The default rubric covers three dimensions:

Criterion	Kind	Passes when
`change-tests`	deterministic	a change-specific test exists among the changed files and the suite passes (per the #579 gate’s tests check)
`conventions`	review	the change adheres to the project `CLAUDE.md` conventions
`no-placeholders`	deterministic	no `TODO`/`FIXME`/placeholder/stub marker on an added diff line

The rubric is configurable (AC-01): drop a .swarm/rubric.json (or pass --rubric <file>) — an array of { id, kind, description } criteria, each deterministic (scored from the diff + gate result) or review.

Reusing the code-reviewer agent (AC-05). review-kind criteria are scored by the existing code-reviewer agent — never a parallel reviewer. grade.js stays deterministic by treating the reviewer as an injected verdict; scripts/swarm/grade-review.sh is the live hook that runs code-reviewer over the branch diff via claude -p and prints the verdict JSON grade.js ingests.
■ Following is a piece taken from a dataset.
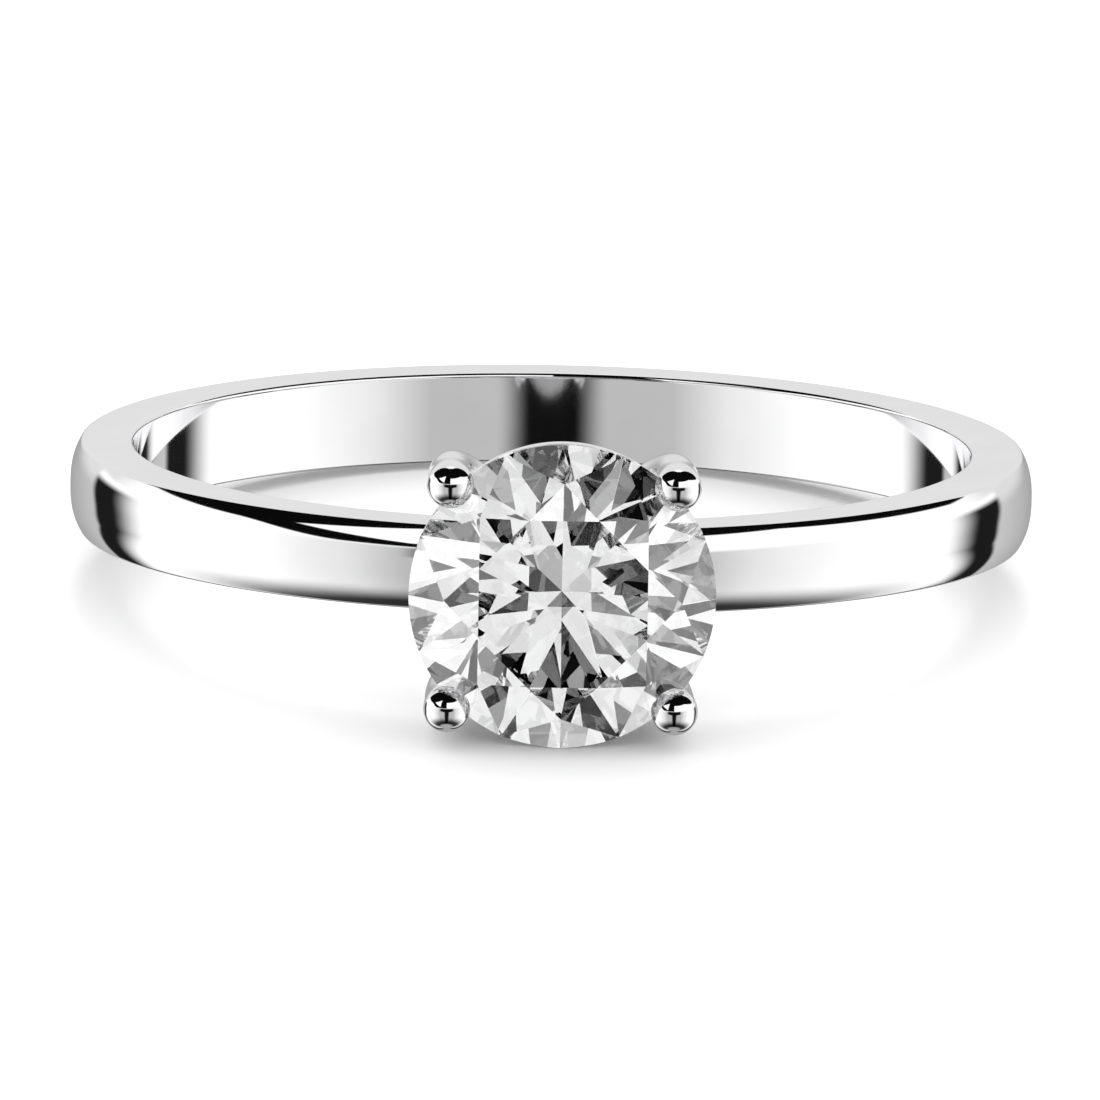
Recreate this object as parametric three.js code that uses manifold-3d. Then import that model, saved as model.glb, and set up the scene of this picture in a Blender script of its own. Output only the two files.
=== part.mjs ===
// A four-claw solitaire engagement ring: one plain tapering shank and a low, tapered basket
// of two rings and four claws that holds a round brilliant-cut stone.
//
// Millimetres. The origin is the centre of the finger hole, +Z runs along the hole and the
// stone faces -Y. The head (basket and stone) is built in a frame of its own, in which z is
// the distance from the finger-hole axis towards the table of the stone.

import * as THREE from 'three';
import { mergeVertices } from 'three/addons/utils/BufferGeometryUtils.js';
import Module from 'manifold-3d';

const wasm = await Module();
wasm.setup();

// Every pair of neighbours keeps this clearance, which solder takes up.
const JOINT_GAP = 0.02;
const WELD_DISTANCE = 1e-5;

// Shank: flat side faces, a domed outside and a straight inside with eased edges.
const BORE_RADIUS = 8.65;
const SHOULDER_RADIUS = 9.7;
const CREST_RADIUS = 9.93;
const DOME_POWER = 2.65;
const MIDDLE_HALF_WIDTH = 0.925;
const WIDENING_PER_MM = 0.0055;
const EASED_EDGE = 0.09;
const SHANK_SEGMENTS = 96;
const DOME_STEPS = 10;
const EASE_STEPS = 3;

// Tapered hole drilled through the shank under the stone, which leaves room for the culet.
const HOLE_OUTER_RADIUS = 0.6;
const HOLE_INNER_RADIUS = 0.4;
const HOLE_SEGMENTS = 32;

// Stone: a round brilliant with its table's flats to the sides, top and bottom.
const STONE_RADIUS = 3.05;
const GIRDLE_DISTANCE = 12.4;
const GIRDLE_THICKNESS = 0.2;
const TABLE_RATIO = 0.594;
const CROWN_ANGLE = THREE.MathUtils.degToRad(34.5);
const PAVILION_ANGLE = THREE.MathUtils.degToRad(40.8);
const STAR_LENGTH_RATIO = 0.5;
const LOWER_HALF_RATIO = 0.77;
const STONE_FOLDS = 8;
const RIM_STEPS = 4;

// Claws: round wire that curves up from the base ring, straightens and ends in a ball.
const CLAW_COUNT = 4;
const CLAW_TIP_CENTRE = 3.19;
const CLAW_FOOT_CENTRE = 2.66;
const CLAW_FOOT = 9.75;
const CLAW_STRAIGHT_FROM = 12;
const CLAW_TIP = GIRDLE_DISTANCE + 0.27;
const CLAW_WIRE_RADIUS = 0.43;
const CLAW_BALL_RADIUS = 0.465;
const NOTCH_SCALE = 1.01;
const CLAW_CURVE_POINTS = 5;
const CLAW_CURVE_POWER = 3;
const CLAW_SIDES = 16;
const CLAW_STEPS = 10;
const BALL_ROWS = 12;

// Base ring: a flat collar that sits astride the shank.
const BASE_INNER_RADIUS = 1.85;
const BASE_OUTER_RADIUS = 2.5;
const BASE_BOTTOM = 9.45;
const BASE_TOP = 10.3;
const BASE_EDGE = 0.1;

// Gallery rail: a round-section ring halfway up the basket, below the stone's girdle.
const RAIL_CENTRE_RADIUS = 2.6;
const RAIL_DISTANCE = 11.2;
const RAIL_WIRE_RADIUS = 0.3;
const RAIL_SIDES = 12;
const RING_SEGMENTS = 48;

const METAL = { color: 0xdcdddf, roughness: 0.06, metalness: 1 };
const DIAMOND = { color: 0xffffff, roughness: 0, metalness: 0 };

function solidOf(geometry) {
  const bare = geometry.clone();
  bare.deleteAttribute('normal');
  bare.deleteAttribute('uv');
  const welded = mergeVertices(bare, WELD_DISTANCE);
  return new wasm.Manifold(new wasm.Mesh({
    numProp: 3,
    vertProperties: welded.attributes.position.array,
    triVerts: new Uint32Array(welded.index.array),
  }));
}

function geometryOf(solid) {
  const { vertProperties, triVerts } = solid.getMesh();
  const geometry = new THREE.BufferGeometry();
  geometry.setAttribute('position', new THREE.BufferAttribute(vertProperties, 3));
  geometry.setIndex(new THREE.BufferAttribute(triVerts, 1));
  geometry.computeVertexNormals();
  return geometry;
}

function namedMesh(name, geometry, finish) {
  const mesh = new THREE.Mesh(geometry, new THREE.MeshStandardMaterial(finish));
  mesh.name = name;
  return mesh;
}

// Turns a closed profile, given as (radius, distance along the axis), about Z.
function turnedRing(profile, segments) {
  const closed = [...profile, profile[0].clone()];
  return new THREE.LatheGeometry(closed, segments).rotateX(Math.PI / 2);
}

// The shank's section, as (radius, fraction of the half width). Extra metal on every side
// turns it into the cutter for a part that sits on the shank.
function shankProfile(extra) {
  const points = [];
  for (let i = 0; i <= DOME_STEPS; i += 1) {
    const across = -Math.cos(Math.PI * i / DOME_STEPS);
    const rise = (CREST_RADIUS - SHOULDER_RADIUS) * (1 - Math.abs(across) ** DOME_POWER);
    points.push(new THREE.Vector2(SHOULDER_RADIUS + rise + extra, across));
  }
  const easedFraction = EASED_EDGE / MIDDLE_HALF_WIDTH;
  for (const side of [1, -1]) {
    for (let i = 0; i <= EASE_STEPS; i += 1) {
      const step = side > 0 ? i : EASE_STEPS - i;
      const turn = Math.PI / 2 * step / EASE_STEPS;
      const radius = BORE_RADIUS + EASED_EDGE * (1 - Math.sin(turn)) - extra;
      points.push(new THREE.Vector2(radius, side * (1 - easedFraction * (1 - Math.cos(turn)))));
    }
  }
  return points;
}

// The side faces are two flat planes that lean apart slightly, so the shank is widest at
// the back of the finger (+Y) and narrowest at the head (-Y).
function shankBlank(extra) {
  const blank = turnedRing(shankProfile(extra), SHANK_SEGMENTS);
  const place = blank.attributes.position;
  for (let i = 0; i < place.count; i += 1) {
    const halfWidth = MIDDLE_HALF_WIDTH + WIDENING_PER_MM * place.getY(i) + extra;
    place.setZ(i, place.getZ(i) * halfWidth);
  }
  return blank;
}

function seatHole() {
  const length = 2 * (CREST_RADIUS - BORE_RADIUS);
  const middle = (CREST_RADIUS + BORE_RADIUS) / 2;
  return new THREE.CylinderGeometry(
    HOLE_INNER_RADIUS,
    HOLE_OUTER_RADIUS,
    length,
    HOLE_SEGMENTS,
  ).translate(0, -middle, 0);
}

function shankGeometry() {
  return geometryOf(solidOf(shankBlank(0)).subtract(solidOf(seatHole())));
}

// The cutter for parts of the head, in the head's own frame.
function saddleCutter() {
  return solidOf(shankBlank(JOINT_GAP).rotateX(-Math.PI / 2));
}

function polar(radius, angle, height) {
  return new THREE.Vector3(radius * Math.cos(angle), radius * Math.sin(angle), height);
}

// The height, at an angle on the stone's rim, of the plane through three points.
function rimPoint(radius, angle, plane) {
  const point = polar(radius, angle, 0);
  const height = -(plane.normal.x * point.x + plane.normal.y * point.y + plane.constant);
  return point.setZ(height / plane.normal.z);
}

// Crown or pavilion: eight main facets, sixteen half facets that meet the girdle in arcs,
// and a closing facet. Returns the triangles and the rim, both as lists of points.
function stoneSide(radius, side, slope, meetRadius, tableRadius) {
  const fold = 2 * Math.PI / STONE_FOLDS;
  const edge = side * GIRDLE_THICKNESS / 2;
  const mainHeight = (distance) => edge + side * (radius - distance) * Math.tan(slope);
  const meetHeight = mainHeight(meetRadius * Math.cos(fold / 2));
  const top = mainHeight(tableRadius);
  const triangles = [];
  const rim = [];
  for (let k = 0; k < STONE_FOLDS; k += 1) {
    const main = (k + 0.5) * fold;
    const meetBefore = polar(meetRadius, main - fold / 2, meetHeight);
    const meetAfter = polar(meetRadius, main + fold / 2, meetHeight);
    const foot = polar(radius, main, edge);
    const peak = polar(tableRadius, main, top);
    triangles.push([peak, meetBefore, foot], [peak, foot, meetAfter]);
    for (const [meet, from, to] of [[meetBefore, -1, 0], [meetAfter, 0, 1]]) {
      const corners = [from, to].map((turn) => polar(radius, main + turn * fold / 2, edge));
      const plane = new THREE.Plane().setFromCoplanarPoints(meet, corners[0], corners[1]);
      const arc = Array.from({ length: RIM_STEPS + 1 }, (_, i) => {
        const turn = from + (to - from) * i / RIM_STEPS;
        return rimPoint(radius, main + turn * fold / 2, plane);
      });
      for (let i = 0; i < RIM_STEPS; i += 1) {
        triangles.push([meet, arc[i], arc[i + 1]]);
      }
      rim.push(...arc.slice(0, RIM_STEPS));
    }
    if (tableRadius > 0) {
      const nextPeak = polar(tableRadius, main + fold, top);
      triangles.push([peak, meetAfter, nextPeak]);
      triangles.push([new THREE.Vector3(0, 0, top), peak, nextPeak]);
    }
  }
  const facing = side > 0 ? triangles : triangles.map(([a, b, c]) => [a, c, b]);
  return { triangles: facing, rim };
}

// A round brilliant on Z, with its table up and its girdle centred on z = 0.
function stoneGeometry(scale) {
  const radius = STONE_RADIUS;
  const tableRadius = TABLE_RATIO * radius;
  const tableFlat = tableRadius * Math.cos(Math.PI / STONE_FOLDS);
  const starRadius = tableFlat + STAR_LENGTH_RATIO * (radius - tableFlat);
  const lowerRadius = (1 - LOWER_HALF_RATIO) * radius;
  const crown = stoneSide(radius, 1, CROWN_ANGLE, starRadius, tableRadius);
  const pavilion = stoneSide(radius, -1, PAVILION_ANGLE, lowerRadius, 0);
  const girdle = crown.rim.flatMap((upper, i) => {
    const next = (i + 1) % crown.rim.length;
    return [
      [upper, pavilion.rim[i], pavilion.rim[next]],
      [upper, pavilion.rim[next], crown.rim[next]],
    ];
  });
  const points = [...crown.triangles, ...pavilion.triangles, ...girdle].flat();
  const soup = new THREE.BufferGeometry().setFromPoints(points);
  const geometry = mergeVertices(soup, WELD_DISTANCE).scale(scale, scale, scale);
  geometry.translate(0, 0, GIRDLE_DISTANCE);
  geometry.computeVertexNormals();
  return geometry;
}

// The centre line of a claw on the XZ plane: out from the foot in a curve that eases into
// the straight stretch up to the tip.
function clawPath() {
  const points = [];
  for (let i = 0; i <= CLAW_CURVE_POINTS; i += 1) {
    const left = 1 - i / CLAW_CURVE_POINTS;
    const inset = (CLAW_TIP_CENTRE - CLAW_FOOT_CENTRE) * left ** CLAW_CURVE_POWER;
    const height = CLAW_STRAIGHT_FROM + (CLAW_FOOT - CLAW_STRAIGHT_FROM) * left;
    points.push(new THREE.Vector3(CLAW_TIP_CENTRE - inset, 0, height));
  }
  points.push(new THREE.Vector3(CLAW_TIP_CENTRE, 0, CLAW_TIP));
  return new THREE.CatmullRomCurve3(points);
}

function clawWire(extra) {
  const section = new THREE.Shape().absarc(0, 0, CLAW_WIRE_RADIUS + extra, 0, 2 * Math.PI);
  return new THREE.ExtrudeGeometry(section, {
    steps: CLAW_STEPS,
    curveSegments: CLAW_SIDES / 2,
    extrudePath: clawPath(),
  });
}

function clawBall() {
  return new THREE.SphereGeometry(CLAW_BALL_RADIUS, CLAW_SIDES, BALL_ROWS)
    .rotateX(Math.PI / 2)
    .translate(CLAW_TIP_CENTRE, 0, CLAW_TIP);
}

// The claw at an angle round the basket. Its notch follows the edge of the stone, which is
// made a little larger here so that the two stay apart.
function clawGeometry(angle) {
  const claw = solidOf(clawWire(0).rotateZ(angle)).add(solidOf(clawBall().rotateZ(angle)));
  return geometryOf(claw.subtract(solidOf(stoneGeometry(NOTCH_SCALE))));
}

function cornerAngle(index) {
  return 2 * Math.PI * (index + 0.5) / CLAW_COUNT;
}

// Files a notch for each claw into a ring of the basket.
function notchedForClaws(ring) {
  let solid = solidOf(ring);
  for (let i = 0; i < CLAW_COUNT; i += 1) {
    solid = solid.subtract(solidOf(clawWire(JOINT_GAP).rotateZ(cornerAngle(i))));
  }
  return solid;
}

function baseRingGeometry() {
  const profile = [
    [BASE_INNER_RADIUS + BASE_EDGE, BASE_BOTTOM],
    [BASE_OUTER_RADIUS - BASE_EDGE, BASE_BOTTOM],
    [BASE_OUTER_RADIUS, BASE_BOTTOM + BASE_EDGE],
    [BASE_OUTER_RADIUS, BASE_TOP - BASE_EDGE],
    [BASE_OUTER_RADIUS - BASE_EDGE, BASE_TOP],
    [BASE_INNER_RADIUS + BASE_EDGE, BASE_TOP],
    [BASE_INNER_RADIUS, BASE_TOP - BASE_EDGE],
    [BASE_INNER_RADIUS, BASE_BOTTOM + BASE_EDGE],
  ].map(([radius, distance]) => new THREE.Vector2(radius, distance));
  const collar = turnedRing(profile, RING_SEGMENTS);
  return geometryOf(notchedForClaws(collar).subtract(saddleCutter()));
}

function galleryRailGeometry() {
  const rail = new THREE.TorusGeometry(
    RAIL_CENTRE_RADIUS,
    RAIL_WIRE_RADIUS,
    RAIL_SIDES,
    RING_SEGMENTS,
  ).translate(0, 0, RAIL_DISTANCE);
  return geometryOf(notchedForClaws(rail));
}

function makeHead() {
  const head = new THREE.Group();
  head.rotation.x = Math.PI / 2;
  head.add(namedMesh('base_ring', baseRingGeometry(), METAL));
  head.add(namedMesh('gallery_rail', galleryRailGeometry(), METAL));
  const corners = ['upper_right', 'upper_left', 'lower_left', 'lower_right'];
  corners.forEach((corner, index) => {
    head.add(namedMesh(`claw_${corner}`, clawGeometry(cornerAngle(index)), METAL));
  });
  head.add(namedMesh('centre_stone', stoneGeometry(1), DIAMOND));
  return head;
}

const ring = new THREE.Group();
ring.add(namedMesh('shank', shankGeometry(), METAL));
ring.add(makeHead());

export default ring;
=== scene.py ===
"""A four-claw solitaire engagement ring, finished around its CAD frame.

Every metal piece and the stone are rebuilt here with fine surfaces in the place that the
frame gives. The head is drawn in a frame of its own, whose z is the distance from the
finger-hole axis towards the stone's table; the row frame has that direction as -Y.
"""

import math

import bmesh
import bpy
from mathutils import Matrix, Vector


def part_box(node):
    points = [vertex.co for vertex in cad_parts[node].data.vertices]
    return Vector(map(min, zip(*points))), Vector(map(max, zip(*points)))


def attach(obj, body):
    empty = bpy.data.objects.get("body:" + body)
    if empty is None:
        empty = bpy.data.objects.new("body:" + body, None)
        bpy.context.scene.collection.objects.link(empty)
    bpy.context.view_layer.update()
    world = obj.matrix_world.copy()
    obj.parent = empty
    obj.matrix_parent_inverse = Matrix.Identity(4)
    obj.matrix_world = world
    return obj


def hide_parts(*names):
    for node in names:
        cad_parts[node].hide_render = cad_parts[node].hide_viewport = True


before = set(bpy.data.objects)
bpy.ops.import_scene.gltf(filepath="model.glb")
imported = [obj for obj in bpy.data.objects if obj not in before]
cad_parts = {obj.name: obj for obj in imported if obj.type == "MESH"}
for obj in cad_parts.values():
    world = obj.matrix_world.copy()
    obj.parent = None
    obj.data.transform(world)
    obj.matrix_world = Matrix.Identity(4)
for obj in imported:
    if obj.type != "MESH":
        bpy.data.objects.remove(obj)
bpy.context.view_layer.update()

MM = 0.001
TURN = 2 * math.pi

# ---------------------------------------------------------------- sizes from the frame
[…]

Without a verdict (--review-cmd/--review-verdict), review criteria skip (neutral) — the gate’s hard checks still stand.

The auto-revise loop (AC-03) is the grade-until-rubric-pass template on the generic loop runner (#424) — not a bespoke loop:

node scripts/loop/run.js ~/.claude/templates/loops/grade-until-rubric-pass.json --cwd <worktree>

Each iteration the worker revises only the failed criteria, then grade.js re-grades. The loop’s max_iterations is the retry ceiling; its telemetry and budget_exceeded halt are the loop runner’s, reused as-is.

Branches that exhaust the ceiling are flagged needs-attention, not merged (AC-04). A branch graded sub-bar after the last revise pass is held by the integrator (--grade-results) and shown needs-attention in the run summary — only graded-passing branches fold in.

Integration — the lead merges, not the workers

A swarm produces N graded branches; someone has to fold them back together. The article’s rule: the lead is the integration layer — workers never merge their own work. scripts/swarm/integrate.js (#581) is that single integrator.

node scripts/swarm/integrate.js order     --plan plan.json [--results-dir <dir>] [--grade-results <dir>]
node scripts/swarm/integrate.js integrate --plan plan.json [--results-dir <dir>] [--grade-results <dir>] [--target <branch>] \
                                          [--test-cmd <cmd>] [--strategy merge-commit|squash] [--dry-run] [--finalize]

Collect the integrable branches — workers the #579 result gate marked eligible, minus any the #580 grader scored sub-bar (held needs-attention via --grade-results, not merged). Ineligible workers are reported and skipped; ungraded branches pass through on their gate verdict (no-op when grading wasn’t run).
Order them by the #577 depends_on graph (Kahn topological sort), never arbitrary order. A branch whose dependency did not pass is held; a cycle blocks integration outright.
Merge each branch, in order, into the integration branch (the one set by warp session start <branch>). After every merge the full test suite runs; a failure halts before the next branch. A merge conflict halts and is aborted cleanly — surfaced for human resolution, never auto-resolved.
Ship with --finalize (or run warp finalize yourself): the existing ship path rebases the integration branch onto main and merges/PRs it. cdfork output flows into the established mechanism, not a new one.

Workers never merge to the integration target. The integrator is the sole writer of the integration branch; worker sessions only push their own feature branches. One bad branch can’t pile up into the others — it’s held or halted on, not silently folded in.